Ostblock Reloaded
Als 1968 die Reformer in der Tschechoslowakei auf dem Höhepunkt ihrer Macht waren, da blickten die Journalisten der westeuropäischen Nachbarstaaten mit viel Aufmerksamkeit und Sympathie nach Prag. Nun, vierzig Jahre nach der Niederschlagung des Prager Frühlings, vermitteln viele Medien den Eindruck, dass Tschechen, Deutsche und Österreicher einander damals näher waren als heute. Das Zusammenleben in Freiheit, Demokratie und EU scheint selbstverständlich geworden zu sein – oder es wurde überhaupt nie richtig wahrgenommen.
Scheuklappen gibt es aber auch anderswo.
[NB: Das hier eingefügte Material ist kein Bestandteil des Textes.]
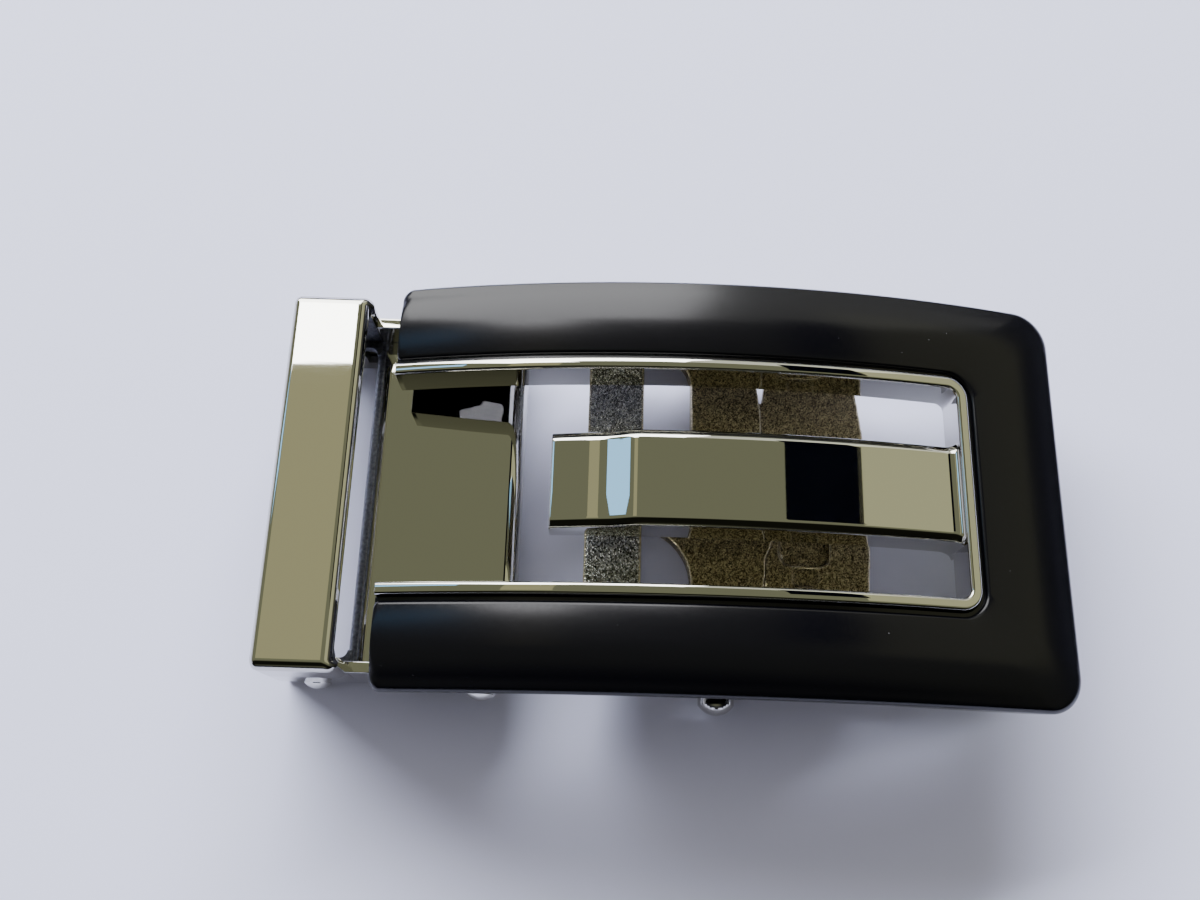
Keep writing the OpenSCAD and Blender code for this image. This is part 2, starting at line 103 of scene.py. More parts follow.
# Baked matte black enamel: nearly black with a broad satin sheen, fine orange peel and a few specks of dust
enamelLook = {"color": "#040408", "rough": 0.2, "gloss": 0.36, "sheen": "#f0eff6", "peel": 0.35,
              "peelHeight": 0.01, "dust": "#4a4a48", "dustCell": 2.6}


def blackEnamel(name, look):
    material, tree, shader, place = newMaterial(name)
    peel = addNode(tree, "ShaderNodeTexNoise", {"Scale": 1 / (look["peel"] * mm), "Detail": 3.0}, Vector=place)
    rough = addNode(tree, "ShaderNodeMapRange",
                    {"To Min": look["rough"] - 0.04, "To Max": look["rough"] + 0.05},
                    Value=peel.outputs["Fac"])
    tree.links.new(rough.outputs["Result"], shader.inputs["Roughness"])
    shader.inputs["Specular IOR Level"].default_value = look["gloss"]
    shader.inputs["Specular Tint"].default_value = hexColor(look["sheen"])
    # dust: scattered specks near 0.1 mm, one in a cell and many of them too faint to show
    cells = addNode(tree, "ShaderNodeTexVoronoi", {"Scale": 1 / (look["dustCell"] * mm)}, Vector=place)
    speck = addNode(tree, "ShaderNodeMapRange", {"From Min": 0.03, "From Max": 0.018},
                    Value=cells.outputs["Distance"])
    tone = addNode(tree, "ShaderNodeMix",
                   {"data_type": "RGBA", 6: hexColor(look["color"]), 7: hexColor(look["dust"])},
                   Factor=speck.outputs["Result"])
    tree.links.new(tone.outputs[2], shader.inputs["Base Color"])
    bump = addNode(tree, "ShaderNodeBump", {"Strength": 0.15, "Distance": look["peelHeight"] * mm},
                   Height=peel.outputs["Fac"])
    tree.links.new(bump.outputs["Normal"], shader.inputs["Normal"])
    return material


# Sand-blasted nickel on a zinc casting: brown-grey, pitted by the grit, each pit glints or stays dark alone
# the bright edge colour goes on the sharpest edges: partly worn metal, partly a painted highlight
blastedLook = {"color": "#dccb9c", "dark": "#393127", "wornEdgeHighlight": "#fff2cf", "rough": 0.34, "grit": 0.125,
               "pitDepth": 0.09, "glint": 0.8, "share": 1.7, "patch": 1.6}
coarseLook = dict(blastedLook, color="#ffffff", dark="#24231f", rough=0.24, grit=0.15, glint=0.9, share=1.5)


def blastedNickel(name, look):
    material, tree, shader, place = newMaterial(name)
    shader.inputs["Metallic"].default_value = 1.0
    # pits of a 0.1 mm grit, drawn a quarter to a half larger so that they show
    pits = addNode(tree, "ShaderNodeTexVoronoi", {"Scale": 1 / (look["grit"] * mm)}, Vector=place)
    cloud = addNode(tree, "ShaderNodeTexNoise", {"Scale": 1 / (look["patch"] * mm), "Detail": 4.0},
                    Vector=place)
    # most pits are dark and a few are bright, more of them where the wear is
    cell = addNode(tree, "ShaderNodeMath", {"operation": "POWER", 1: look["share"]}, i0=pits.outputs["Color"])
    wear = addNode(tree, "ShaderNodeMapRange",
                   {"From Min": 0.3, "From Max": 0.7, "To Min": 0.85, "To Max": 1.1}, Value=cloud.outputs["Fac"])
    bright = addNode(tree, "ShaderNodeMath", {"operation": "MULTIPLY", "use_clamp": True},
                     i0=cell.outputs["Value"], i1=wear.outputs["Result"])
    tone = addNode(tree, "ShaderNodeMix",
                   {"data_type": "RGBA", 6: hexColor(look["dark"]), 7: hexColor(look["color"])},
                   Factor=bright.outputs["Value"])
    # edges rubbed bright: worn metal, with a painted highlight on the sharpest edges as well
    edgeHighlightMask = addNode(tree, "ShaderNodeMapRange", {"From Min": 0.515, "From Max": 0.56},
                  Value=addNode(tree, "ShaderNodeNewGeometry").outputs["Pointiness"])
    wornAndHighlighted = addNode(tree, "ShaderNodeMix", {"data_type": "RGBA", 7: hexColor(look["wornEdgeHighlight"])},
                   Factor=edgeHighlightMask.outputs["Result"], i6=tone.outputs[2])
    tree.links.new(wornAndHighlighted.outputs[2], shader.inputs["Base Color"])
    rough = addNode(tree, "ShaderNodeMapRange",
                    {"To Min": look["rough"] - 0.08, "To Max": look["rough"] + 0.1},
                    Value=cloud.outputs["Fac"])
    smooth = addNode(tree, "ShaderNodeMath", {"operation": "MULTIPLY_ADD", 1: -0.2},
                     i0=edgeHighlightMask.outputs["Result"], i2=rough.outputs["Result"])
    tree.links.new(smooth.outputs["Value"], shader.inputs["Roughness"])
    # each pit gets a tilt of its own, from the colour of its cell
    height = addNode(tree, "ShaderNodeMath", {"operation": "MULTIPLY"}, i0=pits.outputs["Distance"],
                     i1=pits.outputs["Color"])
    bump = addNode(tree, "ShaderNodeBump", {"Strength": look["glint"], "Distance": look["pitDepth"] * mm},
                   Height=height.outputs["Value"])
    tree.links.new(bump.outputs["Normal"], shader.inputs["Normal"])
    return material


# Stamped spring steel, tumbled: satin grey with faint rolling lines
steelLook = {"color": "#a9a7a1", "rough": 0.28, "line": 0.12, "lineHeight": 0.01}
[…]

Als etwa vor einigen Wochen der Tscheche Karel Brückner Teamchef der österreichischen Fußball-Nationalmannschaft wurde, da fragte ihn einer der ältesten Hasen unter den Wiener Sportreportern auf der Einstands-Pressekonferenz, ob er auch Leute aus der Tschechoslowakei in seinen Mitarbeiterstab aufnehmen werde. Die Tschechoslowakei gibt es seit über 15 Jahren nicht mehr! Sie teilte sich am 1. Januar 1993 in zwei selbstständige Staaten. Ist es vielleicht übertriebene political correctness, von einem Journalisten eines öffentlich-rechtlichen Mediums zu erwarten, dass er seine Nachbarländer kennt?
Und einen hab ich noch: Im deutschen Fernsehen analysierte eine Reporterin jüngst den Georgien-Konflikt und stellte dabei einen durchaus berechtigten Zusammenhang her zur Stationierung eines US-Raketenabwehrsystems in Tschechien und Polen. Doch gleich darauf kam der alles zusammenfassende Schlusssatz: Es gebe eben noch viel Gezänk „in der Region“. In was für einer Region denn? In der Region rund um Moskau, Tiflis und die beiden EU-Hauptstädte Prag und Warschau?
Seit Jahren debattieren Intellektuelle und Interessierte, von Jürgen Habermas bis zu Studenten des Deutsch-Tschechischen Jugendforums, über die Entstehung einer europäischen Öffentlichkeit. Der Eiserne Vorhang wird sich dazu allerdings noch ein gutes Stück heben müssen. Auch in manchen Redaktionsstuben.